In 1964, Bashiri left Iran to study English Literature in the United Kingdom and, in 1966, he traveled to the United States to continue his education. In 1968, he received his M.A. degree in General Linguistics from the University of Michigan and, in 1972, his Ph.D. in Iranian Linguistics from the same university. Bashiri's dissertation is based on Ibn Sina's concept of Existence (budan). He shows that the Persian verb budan (to be) has its own syntax. This syntax in the context of the concept of Becoming (shodan) expresses transition, and in the context of Doing (kardan) expresses action.

In the United States, too, in addition to studying linguistics, Bashiri taught Persian at the University of Michigan and trained Peace Corps volunteers in Vermont, New York, and New Jersey. In 1972, he was employed as a Visiting Assistant Professor of Iranian and Turkish Languages and Literatures at the University of Minnesota. During his early years at Minnesota, he used the theoretical framework that he had developed in his dissertation as the base for writing Persian for Beginners. This book, which has been revised four times, is available in both English and Russian languages. Bashiri was promoted to Associate Professor in 1977 and to Professor in 1996.

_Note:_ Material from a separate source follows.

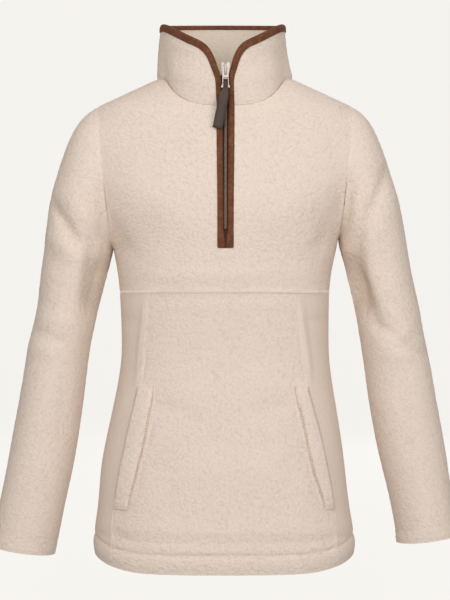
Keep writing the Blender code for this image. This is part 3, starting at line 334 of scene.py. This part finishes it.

Bashiri is currently a professor of history at the University of Minnesota. Professor Bashiri's courses at Minnesota include Iranian history (from ancient to modern times), Persian Literature (poetry and prose), and Iranian Languages and Linguistics. He also has developed and taught courses on the history of the peoples of Central Asia and Afghanistan. In 1980, he was recognized as one of the College of Liberal Arts' Distinguished Teachers.

Bashiri has traveled extensively in Iran and Central Asia, including stints as a visiting scholar in Kazakhstan, Kyrgyzstan and Tajikistan. Bashiri has also worked closely with the Tajik division of Radio Free Europe/Radio Liberty.

While teaching at the University of Minnesota, Bashiri also taught and carried out research at other universities including the University of Michigan, the University of Texas at Austin, the State University of Kyrgyzstan, and the Academy of Sciences of Kazakhstan.

Finally, while carrying out research and teaching, Prof. Bashiri has also been involved in the administration of his home University. Between 1975 and 1979, he was the head of the Middle East Studies Department and later the South Asian Studies Department at the University of Minnesota. Several times between 1987 and 2005, he was the Chair of, first, the Russian and East European Studies, and later the Slavic and Central Asian Languages and Literatures. He also has been active in College committees, especially in relation to curricula. In 2005, he was both the Head of the College of Liberal Arts Assembly and the Head of the Executive Council of the college. Currently, he is the Interim Director of the Institute of Linguistics, English as a Second Language and Slavic Languages and Literatures.

Bashiri is married to Carol L. Sayers and together they have three children and five grandchildren. His hobbies include writing realist fiction, fishing, and painting Central Asian and Iranian rural life.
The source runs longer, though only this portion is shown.